[R] Summary of why R has the 2^31-1 limit?

Mon Jun 29 12:00:30 CEST 2009

I know it has been discussed before, but is there anywhere a good 
summary of (1) why R has the 2^31-1 vector length limit on all platforms 
(specifically 64-bit, of course) and (b) what would be the 
effort/implications of changing it?  I think I have seen it but I 
couldn't find it and it does not seem to be in the FAQ.

It is *really* annoying me now :(  My code is littered with 'if 
(prod(dim(...)) < 2^31) {do.something.reasonable()} else 
{custom.workaround.for.this.package.and.this.problem.at.this.time.and.please.just.shoot.me.now()}'.
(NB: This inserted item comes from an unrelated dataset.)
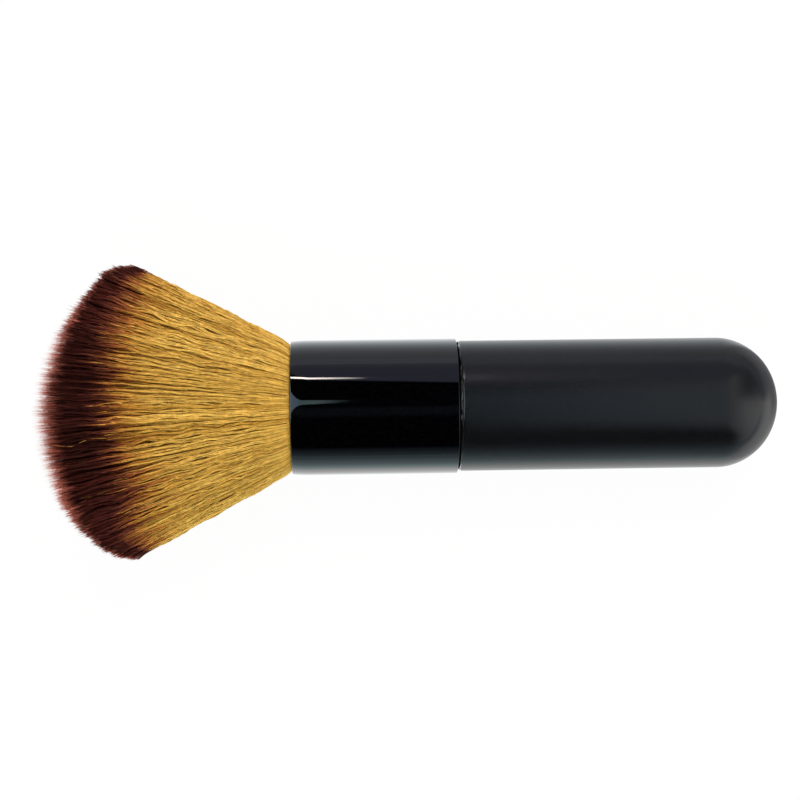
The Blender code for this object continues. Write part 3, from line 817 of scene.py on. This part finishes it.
lock_tone, tuft_tone = random.uniform(0, 1, LOCKS), random.uniform(0, 1, TUFTS)
own_tone = random.uniform(0, 1, FILAMENTS)
tone = 0.3 * lock_tone[lock] + 0.35 * tuft_tone[tuft] + 0.35 * own_tone
lock_dye, own_dye = random.normal(1, 0.06, LOCKS), random.normal(1, 0.1, FILAMENTS)
dye_line = DYE_LINE - np.minimum(DYE_CURVE * (roots[:, 0] - DYE_SHIFT) ** 2, DYE_FALL)
dye_shift = np.maximum(DYED - (even_tip - dye_line), LEAST_SHIFT)
dye_stretch = 1 / np.clip(lock_dye[lock] * own_dye, 0.6, 1.5)
missed = MISSED_SHIFT * (random.uniform(0, 1, FILAMENTS) < MISSED_SHARE)
pale = random.uniform(0, 1, FILAMENTS) < PALE_SHARE
dye_stretch *= np.where(pale, random.uniform(*PALE_STRETCH, FILAMENTS), 1.0)


def dye_and_tone(some, from_tip):
    """Where each joint of some filaments is on the ramps, and how light it is. The place is its
    distance from the tip, plus the lost pale tip, plus the shift, all times the stretch."""
    cut = blunt[some, None]
    shift = dye_shift[some, None] * np.clip((from_tip - TIP_START) / (TIP_END - TIP_START), 0, 1)
    dye = (from_tip + THROUGHLIT_TIP_CUT * cut + shift) * dye_stretch[some, None] + missed[some, None]
    # On trimmed filaments the tone is raised behind the end: thinner dye and a painted highlight.
    inside = np.clip(np.minimum(dye - FLANK_START, DYED - dye) / FLANK_RAMP, 0, 1)
    return dye, tone[some, None] + FLANK_DYE_AND_SHEEN * cut * inside


# %% Grow the filaments
angles = np.arctan2(roots[:, 1], roots[:, 0])
for kind, members, joints, parts in (("shell", shell, SHELL_JOINTS, 5), ("core", ~shell, CORE_JOINTS, 4)):
    chosen = np.flatnonzero(members)
    chosen = chosen[np.argsort(angles[chosen])]
    for number, some in enumerate(np.array_split(chosen, parts)):
        lines, from_tip = filament_lines(some, joints)
        dye, lightness = dye_and_tone(some, from_tip)
        name = f"{kind}_filaments_{number + 1}"
        piece = filament_piece(name, lines, from_tip, blunt[some], dye, lightness)
        dress(piece, fibre, "two_tone_filament", "bristle_bundle")

# %% [markdown]
# ## Floor
# The picture has a pure white ground with no visible edge. White paper under soft light comes out a
# little grey, so for rays from the camera, and for mirrored and passed light, the paper mixes in a
# glow, which is exactly white for the camera. The rest of it is plain paper, which still takes a faint
# shadow. In the lacquer's mirror the real paper is white only close to the brush and gets greyer and
# bluer away from it, where the tent's own shade lies on it, so the mirrored glow is a painted
# reflection: a ramp across the sheet with that shade painted in. Others beside the handle's dome and
# past it are darker in places, and beside the dome that is the painted shadow of the brush's end.

# %% White paper
SHEET = 4.0  # metres
GLOW_SHARE = 0.96

paper_mesh = bpy.data.meshes.new("paper_floor")
half = SHEET / 2
sheet_corners = [(-half, -half, 0), (half, -half, 0), (half, half, 0), (-half, half, 0)]
paper_mesh.from_pydata(sheet_corners, [], [(0, 1, 2, 3)])
paper = place_object("paper_floor", paper_mesh)

# %% What the paper looks like in mirrors
SPAN = 0.2  # the ramps run this many metres to both sides of the brush
DOME_START, DOME_BESIDE = 0.066, 0.069  # the dome's mirror starts to see the sheet here
PAST_DOME, FAR_OFF = 0.086, 0.11  # and over this stretch it turns to the sheet past the brush's end
sheet_stops = [(0.0, "74888E"), (0.125, "8199A1"), (0.285, "A0AFBA"), (0.35, "ACC2C8")]
sheet_stops += [(0.39, "CCE6E8"), (0.42, "FFFFFF"), (0.55, "F4F8FC"), (0.575, "D6DDE2")]
sheet_stops += [(0.6, "B8C0C7"), (0.635, "A3A7AF"), (0.69, "959AA2"), (0.8, "8D9298")]
# Beside the dome the mirrored paper is darker in the middle: the painted shadow of the brush's end.
dome_shadow_stops = [(0.0, "74888E"), (0.3, "8199A1"), (0.4, "E0E0E2"), (0.47, "CCCCCE")]
dome_shadow_stops += [(0.5, "808082"), (0.53, "80808A"), (0.56, "9C9CA2"), (0.8, "8D9298")]
far_off_stops = [(0.0, "74888E"), (0.25, "8199A1"), (0.32, "DCDCE0"), (0.42, "F4F4F6"), (0.5, "F4F4F6")]
far_off_stops += [(0.52, "B8B8BC"), (0.54, "9496A0"), (0.65, "62646C"), (0.85, "8D9298")]

sheet, tree, shader, place = new_material("white_paper")
fill(tree, shader, {"Base Color": linear("F4F4F4"), "Roughness": 0.9})
parts = add(tree, "SeparateXYZ", {0: place})
along_sheet, over_sheet = parts.outputs["X"], parts.outputs["Y"]
over = add(tree, "MapRange", {"Value": over_sheet, "From Min": -SPAN, "From Max": SPAN})
ramps = sheet_stops, dome_shadow_stops, far_off_stops
beside_brush, painted_shadow_beside_dome, past_dome = (add(tree, "ValToRGB", {"Fac": over}, stops) for stops in ramps)
away = add(tree, "MapRange", {"Value": along_sheet, "From Min": PAST_DOME, "From Max": FAR_OFF})
end_part = add(tree, "Mix", {0: away, 6: painted_shadow_beside_dome, 7: past_dome}, data_type="RGBA")
past_end = add(tree, "MapRange", {"Value": along_sheet, "From Min": DOME_START, "From Max": DOME_BESIDE})
mirrored = add(tree, "Mix", {0: past_end, 6: beside_brush, 7: end_part}, data_type="RGBA")

# %% What the camera sees of it
rays = add(tree, "LightPath")
camera_ray, glossy_ray = rays.outputs["Is Camera Ray"], rays.outputs["Is Glossy Ray"]
seen = add(tree, "Math", {0: camera_ray, 1: glossy_ray}, operation="MAXIMUM")
seen = add(tree, "Math", {0: seen, 1: rays.outputs["Is Transmission Ray"]}, operation="MAXIMUM")
factor = add(tree, "Math", {0: seen, 1: GLOW_SHARE}, operation="MULTIPLY")
shown = add(tree, "Mix", {0: camera_ray, 6: mirrored, 7: linear("FFFFFF")}, data_type="RGBA")
glow = add(tree, "Emission", {"Color": shown, "Strength": 1.0})
mix = add(tree, "MixShader", {0: factor, 1: shader, 2: glow})
fill(tree, tree.nodes["Material Output"], {"Surface": mix})
paper_mesh.materials.append(sheet)

# %% [markdown]
# ## Light
# The brush was photographed in a light tent, and the gloss ferrule shows all of it. The far wall is
# pale and cut off at the top, the near wall is lower and darker, and the end wall past the handle is
# the palest. A roof covers the rear of the tent only, so the ferrule has a black middle. In that dark
# there is one gap, wider at the far end, whose bright sky is the long slanted highlight of the
# ferrule. The world therefore has two faces. What mirrors see is that tent, put together from ramps
# over the direction's parts; what soft light comes from it is an even grey. Two large soft lamps,
# which mirrors don't see, give the hair its relief, the stronger one on the far side.

# %% Walls and roof of the tent
far_stops = [(0.0, "9EA4AE"), (0.14, "9CA2AE"), (0.17, "A8AEBA"), (0.2, "8C90A0")]
far_stops += [(0.32, "7B7D8D"), (0.78, "757790")]
near_stops = [(0.0, "687C85"), (0.06, "5C6C74"), (0.16, "4D545B"), (0.25, "323A44")]
near_stops += [(0.32, "000000"), (0.95, "000000"), (0.98, "2B2F33")]
roof_stops = [(0.0, "000000"), (0.06, "647E98"), (0.4, "9CA8B4"), (1.0, "B4B6BA")]
end_stops = [(0.0, "DCDCE0"), (0.3, "F0F0F2"), (0.5, "E4E4E6"), (0.65, "8C8E96"), (0.85, "62646C")]
black, grey, white = (0, 0, 0, 1), (0.5, 0.5, 0.5, 1), (1, 1, 1, 1)

world = bpy.data.worlds.new("light_tent")
bpy.context.scene.world = world
world.use_nodes = True
tree = world.node_tree
tree.nodes.clear()
parts = add(tree, "SeparateXYZ", {0: add(tree, "TexCoord").outputs["Generated"]})
lengthwise, sidewise, upright = (parts.outputs[axis] for axis in "XYZ")
far_wall = add(tree, "ValToRGB", {"Fac": upright}, far_stops)
# The far wall's top edge slants: it is where the height less the lengthwise part is 0.66.
wall_top = add(tree, "Math", {0: upright, 1: lengthwise}, operation="SUBTRACT")
cut = {"Value": wall_top, "From Min": 0.65, "From Max": 0.67, "To Min": 1.0, "To Max": 0.0}
cut = add(tree, "MapRange", cut)
far_wall = add(tree, "Mix", {0: cut, 6: black, 7: far_wall}, data_type="RGBA")
near_wall = add(tree, "ValToRGB", {"Fac": upright}, near_stops)
far_share = add(tree, "MapRange", {"Value": sidewise, "From Min": -0.05, "From Max": 0.05})
tent = add(tree, "Mix", {0: far_share, 6: near_wall, 7: far_wall}, data_type="RGBA")
# The roof covers the rear, and its edge slants the other way.
rearward = add(tree, "MapRange", {"Value": lengthwise, "From Min": 0.108, "From Max": 0.4})
roof = add(tree, "ValToRGB", {"Fac": rearward}, roof_stops)
roof_edge = add(tree, "Math", {0: upright, 1: lengthwise}, operation="ADD")
overhead = add(tree, "MapRange", {"Value": roof_edge, "From Min": 0.85, "From Max": 1.08})
roof = add(tree, "VectorMath", {0: roof, "Scale": overhead}, operation="SCALE")
tent = add(tree, "VectorMath", {0: tent, 1: roof}, operation="MAXIMUM")
endwise = add(tree, "MapRange", {"Value": lengthwise, "From Min": 0.45, "From Max": 0.8})
beside = add(tree, "MapRange", {"Value": sidewise, "From Min": -0.6, "From Max": 0.6})
end_wall = add(tree, "ValToRGB", {"Fac": beside}, end_stops)
tent = add(tree, "Mix", {0: endwise, 6: tent, 7: end_wall}, data_type="RGBA")

# %% [markdown]
# The gap's two edges and the colour of its sky are three ramps along it. An edge is a sideways place,
# raised by 0.4 because a ramp can't be negative, and the direction is in the gap where it lies
# between both.

# %% The gap in the tent's dark
GAP_STRENGTH = 5.0  # the sky in the gap, against white
LIFT = 0.4
high_stops = [(0.0, 0.95), (0.34, 0.831), (0.43, 0.74), (0.51, 0.675), (0.65, 0.622)]
high_stops += [(0.9, 0.62), (0.955, 0.612), (0.975, 0.6)]
low_stops = [(0.0, 0.1), (0.34, 0.303), (0.43, 0.39), (0.51, 0.442), (0.65, 0.489)]
low_stops += [(0.9, 0.503), (0.93, 0.531), (0.955, 0.58), (0.975, 0.6)]
pane_stops = [(0.0, "808C8E"), (0.2, "6E7C88"), (0.34, "63728A"), (0.5, "5E6F80"), (0.65, "54666C")]
pane_stops += [(0.88, "586C6C"), (0.915, "5A6868"), (0.93, "3E4C4C"), (0.955, "000000")]

run = add(tree, "MapRange", {"Value": lengthwise, "From Min": -0.3, "From Max": 0.06})
lifted = add(tree, "Math", {0: sidewise, 1: LIFT}, operation="ADD")
ramps = high_stops, low_stops, pane_stops
high, low, pane = (add(tree, "ValToRGB", {"Fac": run}, stops) for stops in ramps)
below = add(tree, "Math", {0: lifted, 1: high}, operation="LESS_THAN")
above = add(tree, "Math", {0: lifted, 1: low}, operation="GREATER_THAN")
open_part = add(tree, "Math", {0: below, 1: above}, operation="MULTIPLY")
gap_light = add(tree, "Math", {0: open_part, 1: GAP_STRENGTH}, operation="MULTIPLY")
gap = add(tree, "VectorMath", {0: pane, "Scale": gap_light}, operation="SCALE")
tent = add(tree, "VectorMath", {0: tent, 1: gap}, operation="ADD")

# %% The world's two faces
rays = add(tree, "LightPath")
soft = add(tree, "Mix", {0: rays.outputs["Is Glossy Ray"], 6: grey, 7: tent}, data_type="RGBA")
ground = add(tree, "Mix", {0: rays.outputs["Is Camera Ray"], 6: soft, 7: white}, data_type="RGBA")
ground = add(tree, "Background", {"Color": ground, "Strength": 1.0})
add(tree, "OutputWorld", {"Surface": ground})
print(f"{world.name}: {len(tree.nodes)} nodes")

# %% [markdown]
# A narrow strip lamp stands behind the far wall. The ferrule mirrors it as the thin bright line above
# the gap's highlight. It hangs a little aslant, and its light fades out towards the handle.


# %% Lamps
def lamp(name, place, target, size, power, colour, mirrored, slant=0.0):
    """An area lamp that shines from its place to the target. The sizes and places are metres."""
    light = bpy.data.lights.new(name, "AREA")
    light.shape = "RECTANGLE"
    light.size, light.size_y = size
    light.energy = power
    light.color = linear(colour)[:3]
    made = place_object(name, light)
    made.location = place
    aim = (Vector(target) - Vector(place)).to_track_quat("-Z", "Y")
    made.rotation_euler = (aim @ Quaternion((0, 0, 1), np.radians(slant))).to_euler()
    made.visible_glossy = mirrored
    made.visible_camera = False
    print(f"{name}: {size[0]} x {size[1]} m, {power} W")
    return light


FADE_START, FADE_END = -0.018, 0.026  # metres along the brush

middle = to_world(np.array([20.0, 0.0, 0.0]))
lamp("key_softbox", (0.1, 0.5, 0.6), middle, (0.5, 0.35), 4.8, "FFFAF2", False)
lamp("fill_softbox", (-0.1, -0.5, 0.45), middle, (0.5, 0.4), 3.15, "F6FFF2", False)
strip_place, strip_target = (-0.1875, 0.728, 0.559), (-0.1875, 0.012, -0.053)
strip = lamp("strip_lamp", strip_place, strip_target, (0.479, 0.045), 1.11, "FFF2EA", True, slant=-14)
strip.use_nodes = True
tree = strip.node_tree
parts = add(tree, "SeparateXYZ", {0: add(tree, "NewGeometry").outputs["Position"]})
fade = {"Value": parts.outputs["X"], "From Min": FADE_START, "From Max": FADE_END}
fade = add(tree, "MapRange", {**fade, "To Min": 1.0, "To Max": 0.0})
fill(tree, tree.nodes["Emission"], {"Strength": fade})

# %% [markdown]
# ## Camera
# The camera looks straight down from a third of a metre. The brush's axis rises 0.75 degrees to
# the right in the picture, and the picture's middle is 20 mm behind the mouth. The camera leans 0.8
# degrees so that the mouth's rim looks as nearly straight as it does in the photograph.

# %% Aim the camera
FIELD = 146.3  # millimetres across the picture
LENS, SENSOR = 81.0, 36.0
ROLL, LEAN = np.radians(0.75), np.radians(0.8)
NEAR, FAR = 0.01, 20.0  # metres

target = to_world(np.array([19.93, 1.2, 0.0]))
back = np.array([np.sin(LEAN), 0.0, np.cos(LEAN)])
right = np.array([np.cos(ROLL), -np.sin(ROLL), 0.0])
right = unit(right - back * (right @ back))
up = np.cross(back, right)
distance = LENS * FIELD / SENSOR * MM
camera_data = bpy.data.cameras.new("camera")
camera_data.lens = LENS
camera_data.sensor_width = SENSOR
camera_data.clip_start, camera_data.clip_end = NEAR, FAR
camera = place_object("camera", camera_data)
turn_to = np.eye(4)
turn_to[:3, :3] = np.column_stack((right, up, back))
turn_to[:3, 3] = target + back * distance
camera.matrix_world = Matrix(turn_to)
bpy.context.scene.camera = camera
bpy.context.scene.view_settings.view_transform = "Standard"
print(f"camera {distance / MM:.0f} mm away, {FIELD} mm across")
The trouble seems to be that (a) many routines rely on converting 
data.frame (or similar) objects to matrix objects and (b) matrix objects 
are stored as a vector.  Possible fixes would naively seem to be (a) 
change the storage of matrix objects which sounds like a major PITA or 
(b) change the index of a vector to a long int or similar which might be 
a problem for interoperability (e.g. save()) and possibly for underlying 
libraries but seems more manageable even if it has to be a fork 
(Q-project, anyone, or should we get a decent name this time?) and even 
if there are probably internal horrors around that make it harder than I 
think it would be.

I am tired of writing C code for the *only* reason that R has this 
stupid (you wouldn't implement it like that if you had to start again, 
would you?) limitation.

Allan.